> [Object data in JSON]
## START
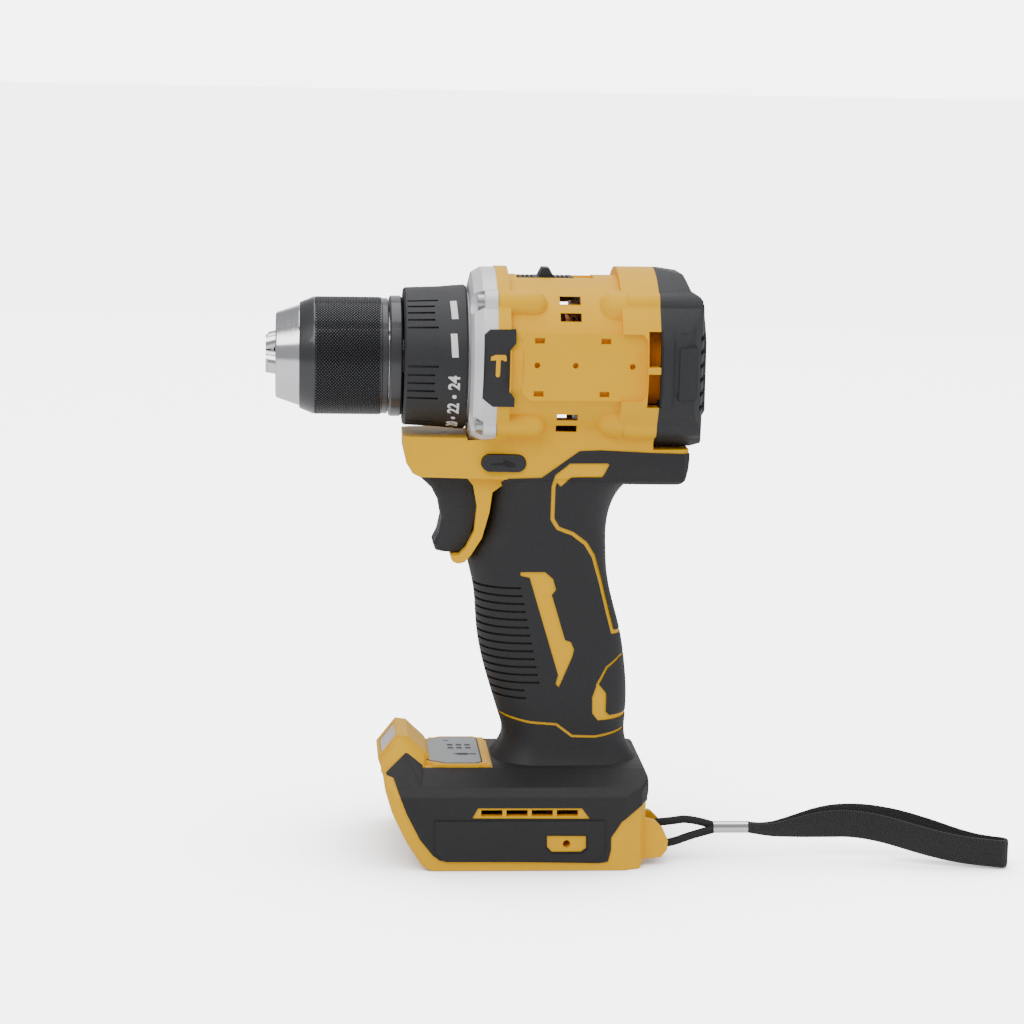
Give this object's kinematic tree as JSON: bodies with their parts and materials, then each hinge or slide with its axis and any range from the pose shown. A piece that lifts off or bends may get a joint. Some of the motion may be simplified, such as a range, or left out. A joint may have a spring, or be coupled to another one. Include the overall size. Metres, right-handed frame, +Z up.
{
  "type": "cordless drill",
  "caption": "Pistol-grip cordless drill with keyless chuck, numbered clutch collar, trigger, battery rail foot with lamp and a short wrist strap.",
  "frame": {"origin": "centre of the drill's box in plan, at the foot's underside, strap left out", "axes": "+X from the chuck towards the back cover, along the spindle; +Y out of the left side; +Z up"},
  "size_m": [0.2729, 0.0753, 0.2177],
  "materials": {
    "shell": "satin",
    "soft": "matte",
    "dark_plastic": "matte",
    "grey_plastic": "matte",
    "clear": "gloss",
    "alloy": "satin",
    "steel": "satin",
    "black_steel": "gloss",
    "polished_steel": "polished",
    "copper": "gloss",
    "board": "matte",
    "laminated": "satin",
    "webbing": "woven"
  },
  "bodies": {
    "housing": {"housing_left": "shell", "housing_right": "shell", "grip_left": "soft", "grip_right": "soft", "foot_cover_left": "soft", "foot_cover_right": "soft", "lamp_lens": "clear", "lamp_board": "board", "indicator_panel": "grey_plastic", "rear_cover": "dark_plastic", "rear_cover_screws": "steel", "gear_case": "alloy", "gear_case_screws": "steel", "housing_screws": "steel", "ring_gear_1": "steel", "ring_gear_2": "steel", "spindle_bearing": "steel", "clutch_spring": "steel", "motor_mount": "alloy", "front_bearing": "steel", "rear_bearing": "steel", "motor_stator": "laminated", "motor_windings": "copper", "switch_body": "dark_plastic", "hammer_plate_left": "dark_plastic", "hammer_plate_right": "dark_plastic", "terminal_block": "dark_plastic", "terminal_blades": "copper", "control_board": "board", "strap_bar": "steel", "strap_cord": "webbing", "strap_ferrule": "polished_steel", "strap_webbing": "webbing"},
    "spindle_group": {"spindle": "steel", "chuck_body": "polished_steel", "chuck_screw": "steel", "chuck_rear_ring": "black_steel"},
    "sleeve_group": {"chuck_sleeve": "black_steel", "chuck_nut": "steel"},
    "jaw_1": {"jaw_1": "polished_steel"},
    "jaw_2": {"jaw_2": "polished_steel"},
    "jaw_3": {"jaw_3": "polished_steel"},
    "first_carrier": {"carrier_1": "steel"},
    "rotor": {"motor_shaft": "steel", "rotor_core": "laminated", "fan": "dark_plastic"},
    "collar": {"clutch_collar": "dark_plastic"},
    "trigger": {"trigger": "dark_plastic"},
    "direction_button": {"direction_button": "dark_plastic"},
    "speed_slider": {"speed_slider": "dark_plastic"},
    "planet_1a": {"planet_1a": "steel"},
    "planet_1b": {"planet_1b": "steel"},
    "planet_1c": {"planet_1c": "steel"},
    "planet_2a": {"planet_2a": "steel"},
    "planet_2b": {"planet_2b": "steel"},
    "planet_2c": {"planet_2c": "steel"}
  },
  "joints": [
    {"name": "spindle_spin", "type": "hinge", "parent": "housing", "child": "spindle_group", "pos_m": [-0.02, 0, 0.184], "axis": [1, 0, 0], "continuous": true},
    {"name": "first_carrier_spin", "type": "hinge", "parent": "housing", "child": "first_carrier", "pos_m": [0.012, 0, 0.184], "axis": [1, 0, 0], "continuous": true},
    {"name": "rotor_spin", "type": "hinge", "parent": "housing", "child": "rotor", "pos_m": [0.042, 0, 0.184], "axis": [1, 0, 0], "continuous": true},
    {"name": "sleeve_turn", "type": "hinge", "parent": "spindle_group", "child": "sleeve_group", "pos_m": [-0.05, 0, 0.184], "axis": [1, 0, 0], "range_deg": [0, 2895]},
    {"name": "collar_turn", "type": "hinge", "parent": "housing", "child": "collar", "pos_m": [-0.02, 0, 0.184], "axis": [1, 0, 0], "range_deg": [-290, 20]},
    {"name": "trigger_pull", "type": "slide", "parent": "housing", "child": "trigger", "axis": [1, 0, 0], "range_m": [0, 0.007], "stiffness_N_per_m": 1500, "springref_m": -0.002},
    {"name": "direction_slide", "type": "slide", "parent": "housing", "child": "direction_button", "axis": [0, 1, 0], "range_m": [-0.0025, 0.0025]},
    {"name": "speed_slide", "type": "slide", "parent": "housing", "child": "speed_slider", "axis": [1, 0, 0], "range_m": [0, 0.006]},
    {"name": "jaw_1_slide", "type": "slide", "parent": "spindle_group", "child": "jaw_1", "axis": [0.9659, 0, 0.2588], "range_m": [0, 0.01934]},
    {"name": "jaw_2_slide", "type": "slide", "parent": "spindle_group", "child": "jaw_2", "axis": [0.9659, -0.2241, -0.1294], "range_m": [0, 0.01934]},
    {"name": "jaw_3_slide", "type": "slide", "parent": "spindle_group", "child": "jaw_3", "axis": [0.9659, 0.2241, -0.1294], "range_m": [0, 0.01934]},
    {"name": "planet_2a_spin", "type": "hinge", "parent": "spindle_group", "child": "planet_2a", "pos_m": [0.0065, 0, 0.1948], "axis": [1, 0, 0], "continuous": true},
    {"name": "planet_1a_spin", "type": "hinge", "parent": "first_carrier", "child": "planet_1a", "pos_m": [0.0165, 0, 0.1948], "axis": [1, 0, 0], "continuous": true},
    {"name": "planet_2b_spin", "type": "hinge", "parent": "spindle_group", "child": "planet_2b", "pos_m": [0.0065, -0.00935, 0.1786], "axis": [1, 0, 0], "continuous": true},
    {"name": "planet_1b_spin", "type": "hinge", "parent": "first_carrier", "child": "planet_1b", "pos_m": [0.0165, -0.00935, 0.1786], "axis": [1, 0, 0], "continuous": true},
    {"name": "planet_2c_spin", "type": "hinge", "parent": "spindle_group", "child": "planet_2c", "pos_m": [0.0065, 0.00935, 0.1786], "axis": [1, 0, 0], "continuous": true},
    {"name": "planet_1c_spin", "type": "hinge", "parent": "first_carrier", "child": "planet_1c", "pos_m": [0.0165, 0.00935, 0.1786], "axis": [1, 0, 0], "continuous": true}
  ],
  "couplings": [
    {"joint": "first_carrier_spin", "follows": "spindle_spin", "ratio": 4.5},
    {"joint": "rotor_spin", "follows": "spindle_spin", "ratio": 20.25},
    {"joint": "jaw_1_slide", "follows": "sleeve_turn", "m_per_rad": 0.00038197},
    {"joint": "jaw_2_slide", "follows": "sleeve_turn", "m_per_rad": 0.00038197},
    {"joint": "jaw_3_slide", "follows": "sleeve_turn", "m_per_rad": 0.00038197},
    {"joint": "planet_2a_spin", "follows": "spindle_spin", "ratio": -2.8},
    {"joint": "planet_1a_spin", "follows": "spindle_spin", "ratio": -12.6},
    {"joint": "planet_2b_spin", "follows": "spindle_spin", "ratio": -2.8},
    {"joint": "planet_1b_spin", "follows": "spindle_spin", "ratio": -12.6},
    {"joint": "planet_2c_spin", "follows": "spindle_spin", "ratio": -2.8},
    {"joint": "planet_1c_spin", "follows": "spindle_spin", "ratio": -12.6}
  ]
}
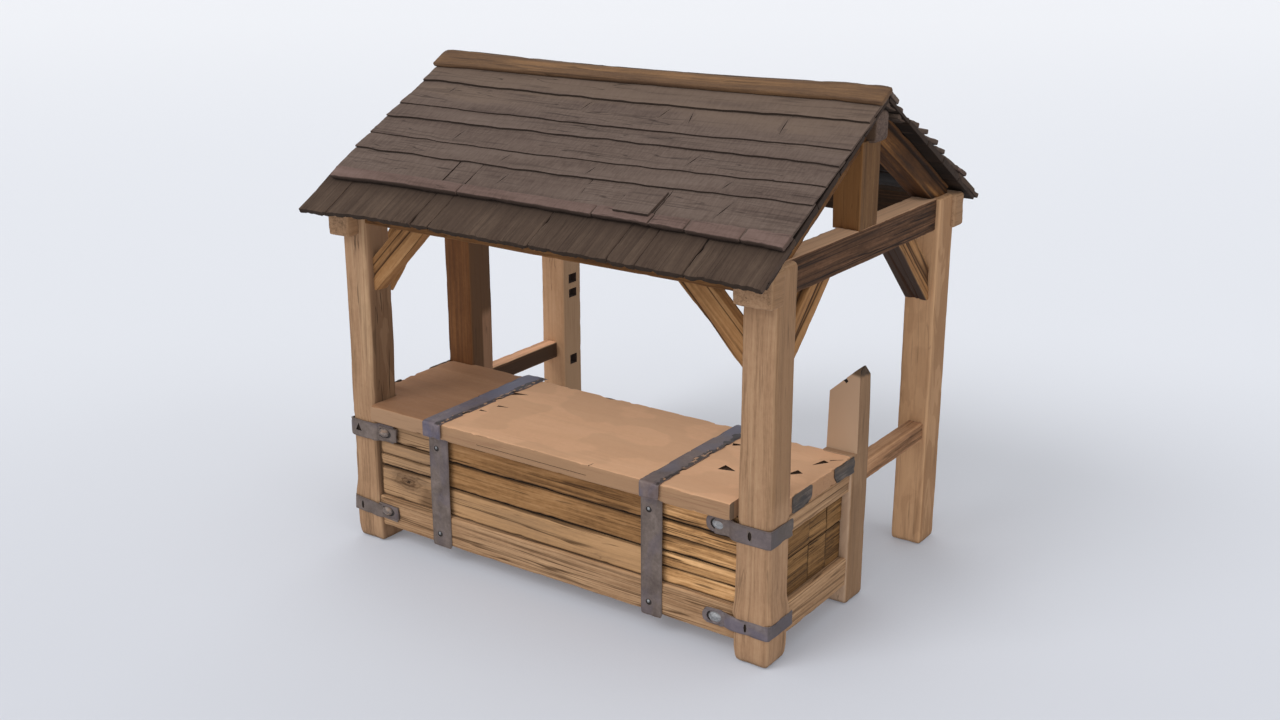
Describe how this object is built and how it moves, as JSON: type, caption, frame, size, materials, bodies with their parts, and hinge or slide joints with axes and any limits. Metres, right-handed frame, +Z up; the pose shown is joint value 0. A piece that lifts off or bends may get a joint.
## END
Every record above should be output exactly.

> [Correct answer]
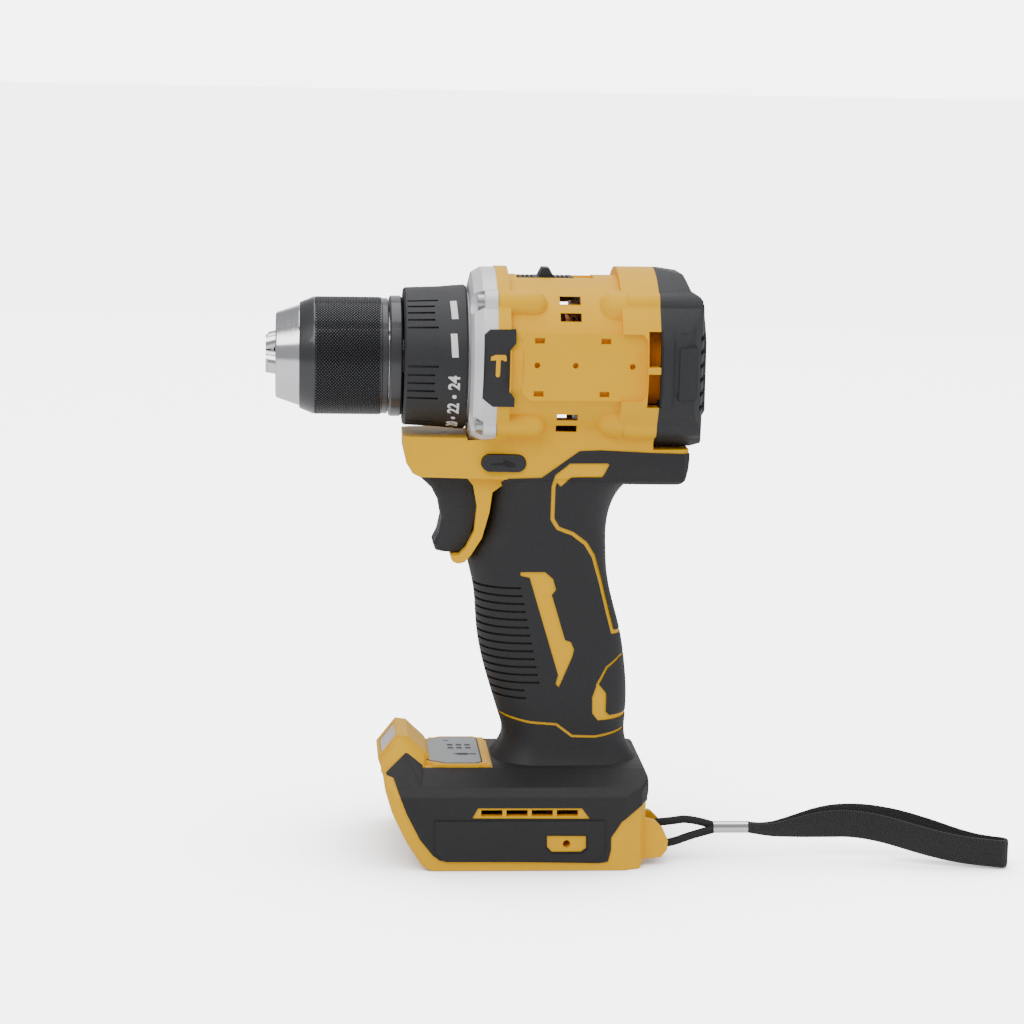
Give this object's kinematic tree as JSON: bodies with their parts and materials, then each hinge or slide with its axis and any range from the pose shown. A piece that lifts off or bends may get a joint. Some of the motion may be simplified, such as a range, or left out. A joint may have a spring, or be coupled to another one. Include the overall size. Metres, right-handed frame, +Z up.
{
  "type": "cordless drill",
  "caption": "Pistol-grip cordless drill with keyless chuck, numbered clutch collar, trigger, battery rail foot with lamp and a short wrist strap.",
  "frame": {"origin": "centre of the drill's box in plan, at the foot's underside, strap left out", "axes": "+X from the chuck towards the back cover, along the spindle; +Y out of the left side; +Z up"},
  "size_m": [0.2729, 0.0753, 0.2177],
  "materials": {
    "shell": "satin",
    "soft": "matte",
    "dark_plastic": "matte",
    "grey_plastic": "matte",
    "clear": "gloss",
    "alloy": "satin",
    "steel": "satin",
    "black_steel": "gloss",
    "polished_steel": "polished",
    "copper": "gloss",
    "board": "matte",
    "laminated": "satin",
    "webbing": "woven"
  },
  "bodies": {
    "housing": {"housing_left": "shell", "housing_right": "shell", "grip_left": "soft", "grip_right": "soft", "foot_cover_left": "soft", "foot_cover_right": "soft", "lamp_lens": "clear", "lamp_board": "board", "indicator_panel": "grey_plastic", "rear_cover": "dark_plastic", "rear_cover_screws": "steel", "gear_case": "alloy", "gear_case_screws": "steel", "housing_screws": "steel", "ring_gear_1": "steel", "ring_gear_2": "steel", "spindle_bearing": "steel", "clutch_spring": "steel", "motor_mount": "alloy", "front_bearing": "steel", "rear_bearing": "steel", "motor_stator": "laminated", "motor_windings": "copper", "switch_body": "dark_plastic", "hammer_plate_left": "dark_plastic", "hammer_plate_right": "dark_plastic", "terminal_block": "dark_plastic", "terminal_blades": "copper", "control_board": "board", "strap_bar": "steel", "strap_cord": "webbing", "strap_ferrule": "polished_steel", "strap_webbing": "webbing"},
    "spindle_group": {"spindle": "steel", "chuck_body": "polished_steel", "chuck_screw": "steel", "chuck_rear_ring": "black_steel"},
    "sleeve_group": {"chuck_sleeve": "black_steel", "chuck_nut": "steel"},
    "jaw_1": {"jaw_1": "polished_steel"},
    "jaw_2": {"jaw_2": "polished_steel"},
    "jaw_3": {"jaw_3": "polished_steel"},
    "first_carrier": {"carrier_1": "steel"},
    "rotor": {"motor_shaft": "steel", "rotor_core": "laminated", "fan": "dark_plastic"},
    "collar": {"clutch_collar": "dark_plastic"},
    "trigger": {"trigger": "dark_plastic"},
    "direction_button": {"direction_button": "dark_plastic"},
    "speed_slider": {"speed_slider": "dark_plastic"},
    "planet_1a": {"planet_1a": "steel"},
    "planet_1b": {"planet_1b": "steel"},
    "planet_1c": {"planet_1c": "steel"},
    "planet_2a": {"planet_2a": "steel"},
    "planet_2b": {"planet_2b": "steel"},
    "planet_2c": {"planet_2c": "steel"}
  },
  "joints": [
    {"name": "spindle_spin", "type": "hinge", "parent": "housing", "child": "spindle_group", "pos_m": [-0.02, 0, 0.184], "axis": [1, 0, 0], "continuous": true},
    {"name": "first_carrier_spin", "type": "hinge", "parent": "housing", "child": "first_carrier", "pos_m": [0.012, 0, 0.184], "axis": [1, 0, 0], "continuous": true},
    {"name": "rotor_spin", "type": "hinge", "parent": "housing", "child": "rotor", "pos_m": [0.042, 0, 0.184], "axis": [1, 0, 0], "continuous": true},
    {"name": "sleeve_turn", "type": "hinge", "parent": "spindle_group", "child": "sleeve_group", "pos_m": [-0.05, 0, 0.184], "axis": [1, 0, 0], "range_deg": [0, 2895]},
    {"name": "collar_turn", "type": "hinge", "parent": "housing", "child": "collar", "pos_m": [-0.02, 0, 0.184], "axis": [1, 0, 0], "range_deg": [-290, 20]},
    {"name": "trigger_pull", "type": "slide", "parent": "housing", "child": "trigger", "axis": [1, 0, 0], "range_m": [0, 0.007], "stiffness_N_per_m": 1500, "springref_m": -0.002},
    {"name": "direction_slide", "type": "slide", "parent": "housing", "child": "direction_button", "axis": [0, 1, 0], "range_m": [-0.0025, 0.0025]},
    {"name": "speed_slide", "type": "slide", "parent": "housing", "child": "speed_slider", "axis": [1, 0, 0], "range_m": [0, 0.006]},
    {"name": "jaw_1_slide", "type": "slide", "parent": "spindle_group", "child": "jaw_1", "axis": [0.9659, 0, 0.2588], "range_m": [0, 0.01934]},
    {"name": "jaw_2_slide", "type": "slide", "parent": "spindle_group", "child": "jaw_2", "axis": [0.9659, -0.2241, -0.1294], "range_m": [0, 0.01934]},
    {"name": "jaw_3_slide", "type": "slide", "parent": "spindle_group", "child": "jaw_3", "axis": [0.9659, 0.2241, -0.1294], "range_m": [0, 0.01934]},
    {"name": "planet_2a_spin", "type": "hinge", "parent": "spindle_group", "child": "planet_2a", "pos_m": [0.0065, 0, 0.1948], "axis": [1, 0, 0], "continuous": true},
    {"name": "planet_1a_spin", "type": "hinge", "parent": "first_carrier", "child": "planet_1a", "pos_m": [0.0165, 0, 0.1948], "axis": [1, 0, 0], "continuous": true},
    {"name": "planet_2b_spin", "type": "hinge", "parent": "spindle_group", "child": "planet_2b", "pos_m": [0.0065, -0.00935, 0.1786], "axis": [1, 0, 0], "continuous": true},
    {"name": "planet_1b_spin", "type": "hinge", "parent": "first_carrier", "child": "planet_1b", "pos_m": [0.0165, -0.00935, 0.1786], "axis": [1, 0, 0], "continuous": true},
    {"name": "planet_2c_spin", "type": "hinge", "parent": "spindle_group", "child": "planet_2c", "pos_m": [0.0065, 0.00935, 0.1786], "axis": [1, 0, 0], "continuous": true},
    {"name": "planet_1c_spin", "type": "hinge", "parent": "first_carrier", "child": "planet_1c", "pos_m": [0.0165, 0.00935, 0.1786], "axis": [1, 0, 0], "continuous": true}
  ],
  "couplings": [
    {"joint": "first_carrier_spin", "follows": "spindle_spin", "ratio": 4.5},
    {"joint": "rotor_spin", "follows": "spindle_spin", "ratio": 20.25},
    {"joint": "jaw_1_slide", "follows": "sleeve_turn", "m_per_rad": 0.00038197},
    {"joint": "jaw_2_slide", "follows": "sleeve_turn", "m_per_rad": 0.00038197},
    {"joint": "jaw_3_slide", "follows": "sleeve_turn", "m_per_rad": 0.00038197},
    {"joint": "planet_2a_spin", "follows": "spindle_spin", "ratio": -2.8},
    {"joint": "planet_1a_spin", "follows": "spindle_spin", "ratio": -12.6},
    {"joint": "planet_2b_spin", "follows": "spindle_spin", "ratio": -2.8},
    {"joint": "planet_1b_spin", "follows": "spindle_spin", "ratio": -12.6},
    {"joint": "planet_2c_spin", "follows": "spindle_spin", "ratio": -2.8},
    {"joint": "planet_1c_spin", "follows": "spindle_spin", "ratio": -12.6}
  ]
}
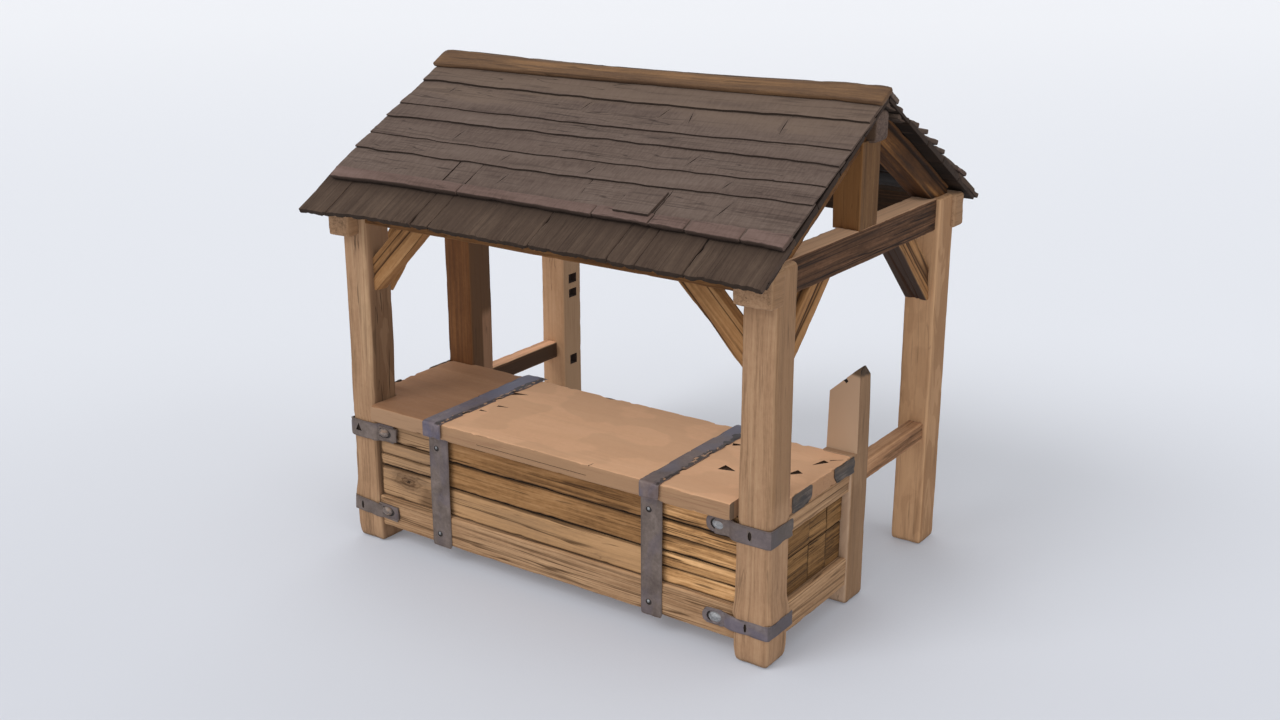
Describe how this object is built and how it moves, as JSON: type, caption, frame, size, materials, bodies with their parts, and hinge or slide joints with axes and any limits. Metres, right-handed frame, +Z up; the pose shown is joint value 0. A piece that lifts off or bends may get a joint.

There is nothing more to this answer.